WHAT TO DO |
Count how many lines in this material contain "scene". The answer is that number alone.

DATASET SECTION |
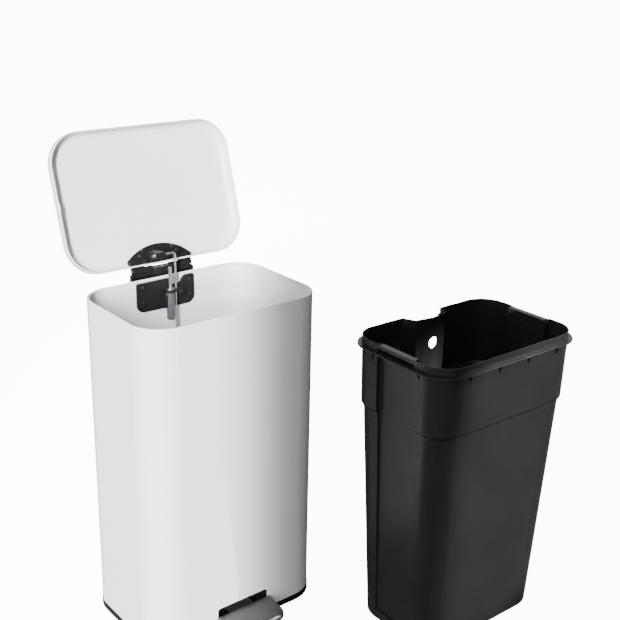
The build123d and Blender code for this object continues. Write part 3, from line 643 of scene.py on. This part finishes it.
def finish_node(node, body, slot, edge, name):
    """Piece with the CAD node's shape, its flat faces joined up and its sharp edges rounded."""
    bm = bmesh.new()
    bm.from_mesh(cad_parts[node].data)
    bmesh.ops.scale(bm, vec=Vector((1, 1, 1)) / MM, verts=bm.verts)
    bmesh.ops.remove_doubles(bm, verts=bm.verts, dist=MERGE)
    bmesh.ops.dissolve_limit(bm, angle_limit=radians(FLAT_ANGLE), verts=bm.verts, edges=bm.edges)
    bmesh.ops.recalc_face_normals(bm, faces=bm.faces)
    obj = to_object(bm, name)
    smooth(obj, edge)
    return place_piece(obj, body, slot, node)


FINISHED = [   # CAD node, body, slot, rounding of its edges in millimetres
    ("base_tray", "can", "black_plastic", 0.5), ("slot_frame", "can", "black_plastic", 0.4),
    ("hinge_plate", "can", "black_plastic", 0.3), ("hinge_housing", "can", "black_plastic", 0.5),
    ("rod_guide", "can", "black_plastic", 0.4), ("damper_holder", "can", "black_plastic", 0.5),
    ("damper_gland", "can", "black_plastic", 0.4), ("bearing_blocks", "can", "black_plastic", 0.5),
    ("damper_cylinder", "can", "grey_plastic", 0.2), ("damper_cap", "can", "grey_plastic", 0.1),
    ("damper_ring", "can", "bright_steel", 0.2), ("hinge_pin", "can", "bright_steel", 0.2),
    ("hinge_rivets", "can", "black_steel", 0.15), ("base_feet", "can", "rubber", 0.3),
    ("lever_bumper", "can", "rubber", 0.5), ("lever_axle", "can", "zinc_steel", 0.3),
    ("axle_clips", "can", "zinc_steel", 0.15), ("base_screws", "can", "zinc_steel", 0.2),
    ("block_screws", "can", "zinc_steel", 0.2), ("lid_bracket", "lid", "black_plastic", 0.5),
    ("lid_doubler", "lid", "white_paint", 0.2), ("bracket_screws", "lid", "black_steel", 0.2),
    ("lid_bumpers", "lid", "soft_white", 0.4), ("lift_rod", "rod", "bright_steel", 0.3),
    ("rod_clips", "rod", "bright_steel", 0.15), ("damper_rod", "piston", "bright_steel", 0.2),
    ("pedal_lever", "pedal", "black_steel", 0.4), ("pedal_cap", "pedal", "satin_steel", 0.3),
    ("pedal_pad", "pedal", "black_plastic", 0.4), ("pedal_screws", "pedal", "zinc_steel", 0.2),
]


# ------------------------------------------------------------------ stage, light and camera

WORLD_LEFT = 1.3          # strength of the surroundings at the left ...
WORLD_RIGHT = 0.07        # ... and at the right
WORLD_BELOW = 0.25        # share of that light that comes from under the horizon
WORLD_SPAN_X = (-0.7, 0.2)                    # where the surroundings change from left to right ...
WORLD_SPAN_Z = (-0.5, 0.1)                    # ... and from low to high, in the direction's X and Z
KEY_AIM = Vector((0.67, 0.69, 0.0))
KEY_DROPS = (-0.08, -0.22, -0.36, -0.50)      # slopes of the key's boxes
KEY_EDGE = 104.0          # how far right of the can's middle the key's beam reaches, square to it
KEY_MIDDLE_Z = 480
KEY_DISTANCE = 1800
KEY_SIZE = (900.0, 2200)
KEY_SPREAD = 6.0
KEY_POWER = 6.8           # of each of the key's boxes
FILL_AIM = Vector((-0.6, 0.78, -0.5))
FILL_AT = BUCKET_AT + Vector((40, -120, 320))
FILL_DISTANCE = 1500
FILL_SIZE = (260, 560)
FILL_SPREAD = 4
FILL_POWER = 2.2
TOP_AIM = (0.1, 0.15, -1.0)
TOP_ANGLE = 70
TOP_POWER = 0.7
BACK_AIM = (-0.75, -0.6, -0.35)
BACK_ANGLE = 50
BACK_POWER = 0.8
FLOOR_SIZE = 25000.0
FLOOR_Z = -0.2
FLOOR_GLOW = 12.0
CAMERA_AZIMUTH = -39.0
CAMERA_ELEVATION = 19.8
CAMERA_ROLL = 1.2
CAMERA_DISTANCE = 2133.8
CAMERA_TARGET = Vector((261.9, 0.0, 567.7))
CAMERA_LENS = 60.54
CAMERA_SENSOR = 36.0


def make_floor():
    """Wide pale floor with pale walls far off. It glows, as a light table does, so that the object stands
    before plain white, and it neither lights the object nor shades it."""
    bm = bmesh.new()
    corners = [(-FLOOR_SIZE, -FLOOR_SIZE), (FLOOR_SIZE, -FLOOR_SIZE), (FLOOR_SIZE, FLOOR_SIZE),
               (-FLOOR_SIZE, FLOOR_SIZE)]
    rings = [[Vector((x, y, z)) for x, y in corners] for z in (FLOOR_Z, FLOOR_SIZE)]
    add_rings(bm, rings, cap_first=True)
    floor = to_object(bm, "floor")
    mat, nodes, links, shader = new_material("floor_paper")
    colour = tint(nodes, links, noise(nodes, links, 3.0), (0.90, 0.90, 0.90), (0.92, 0.92, 0.92))
    links.new(colour, shader.inputs["Base Color"])
    shader.inputs["Roughness"].default_value = 0.9
    shader.inputs["Specular IOR Level"].default_value = 0.1
    shader.inputs["Emission Color"].default_value = (1.0, 1.0, 1.0, 1)
    shader.inputs["Emission Strength"].default_value = FLOOR_GLOW
    floor.data.materials.append(mat)
    floor.visible_diffuse = False
    floor.visible_glossy = False
    floor.visible_shadow = False


def aim(direction, roll=0.0):
    """Rotation matrix of a light or camera that looks along direction, turned by roll degrees."""
    back = -direction.normalized()
    right = direction.cross(Vector((0, 0, 1))).normalized()
    up = back.cross(right)
    turn = radians(roll)
    turned_right = right * cos(turn) + up * sin(turn)
    turned_up = up * cos(turn) - right * sin(turn)
    return Matrix((turned_right, turned_up, back)).transposed().to_4x4()


def add_light(name, data, matrix):
    """Light with its data, put in place."""
    light = bpy.data.objects.new(name, data)
    bpy.context.scene.collection.objects.link(light)
    light.matrix_world = matrix


def soft_sun(name, direction, angle, strength):
    """Broad even light that shines along direction; angle is its width in degrees."""
    data = bpy.data.lights.new(name, "SUN")
    data.angle = radians(angle)
    data.energy = strength
    add_light(name, data, aim(Vector(direction)))


def soft_box(name, target, distance, direction, size, spread, power):
    """Gridded soft box that shines along direction at target; its light fans out by spread degrees."""
    data = bpy.data.lights.new(name, "AREA")
    data.shape = "RECTANGLE"
    data.size = size[0] * MM
    data.size_y = size[1] * MM
    data.spread = radians(spread)
    data.energy = power
    direction = direction.normalized()
    place = target - direction * distance
    add_light(name, data, Matrix.Translation(place * MM) @ aim(direction))


def make_world():
    """Studio surroundings that darken to the right and towards the ground."""
    world = bpy.data.worlds.new("studio")
    world.use_nodes = True
    nodes = world.node_tree.nodes
    links = world.node_tree.links
    coords = nodes.new("ShaderNodeTexCoord")
    parts = nodes.new("ShaderNodeSeparateXYZ")
    links.new(coords.outputs["Generated"], parts.inputs["Vector"])
    strengths = (WORLD_LEFT, WORLD_RIGHT)
    sideways = remap(nodes, links, parts.outputs["X"], WORLD_SPAN_X, strengths, "SMOOTHSTEP")
    upwards = remap(nodes, links, parts.outputs["Z"], WORLD_SPAN_Z, (WORLD_BELOW, 1.0))
    product = nodes.new("ShaderNodeMath")
    product.operation = "MULTIPLY"
    links.new(sideways, product.inputs[0])
    links.new(upwards, product.inputs[1])
    links.new(product.outputs["Value"], nodes["Background"].inputs["Strength"])
    nodes["Background"].inputs["Color"].default_value = (1.0, 1.0, 1.0, 1)
    bpy.context.scene.world = world


def make_light():
    """Key from the front left that fades out over the right end of the can's front, a fill on the
    bucket's front from the right, and soft light from above and from behind."""
    across = KEY_AIM.cross(Vector((0, 0, 1))).normalized()
    middle = Vector((0, 0, KEY_MIDDLE_Z)) + across * (KEY_EDGE - KEY_SIZE[0] / 2)
    for number, drop in enumerate(KEY_DROPS):
        direction = KEY_AIM + Vector((0, 0, drop))
        soft_box(f"key_{number}", middle, KEY_DISTANCE, direction, KEY_SIZE, KEY_SPREAD, KEY_POWER)
    soft_box("fill", FILL_AT, FILL_DISTANCE, FILL_AIM, FILL_SIZE, FILL_SPREAD, FILL_POWER)
    soft_sun("top", TOP_AIM, TOP_ANGLE, TOP_POWER)
    soft_sun("back", BACK_AIM, BACK_ANGLE, BACK_POWER)


def make_camera():
    """Camera above the front left, as the object is usually pictured."""
    azimuth = radians(CAMERA_AZIMUTH)
    elevation = radians(CAMERA_ELEVATION)
    back = Vector((sin(azimuth) * cos(elevation), -cos(azimuth) * cos(elevation), sin(elevation)))
    data = bpy.data.cameras.new("camera")
    data.sensor_width = CAMERA_SENSOR
    data.lens = CAMERA_LENS
    data.clip_start = 0.05
    data.clip_end = 60.0
    camera = bpy.data.objects.new("camera", data)
    bpy.context.scene.collection.objects.link(camera)
    place = CAMERA_TARGET + back * CAMERA_DISTANCE
    camera.matrix_world = Matrix.Translation(place * MM) @ aim(-back, CAMERA_ROLL)
    bpy.context.scene.camera = camera


make_camera()
make_world()
make_light()
make_floor()
make_shell()
make_seam()
make_lid()
make_bucket()
for node, body, slot, edge in FINISHED:
    finish_node(node, body, slot, edge, node + "_finished")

REPLY |
5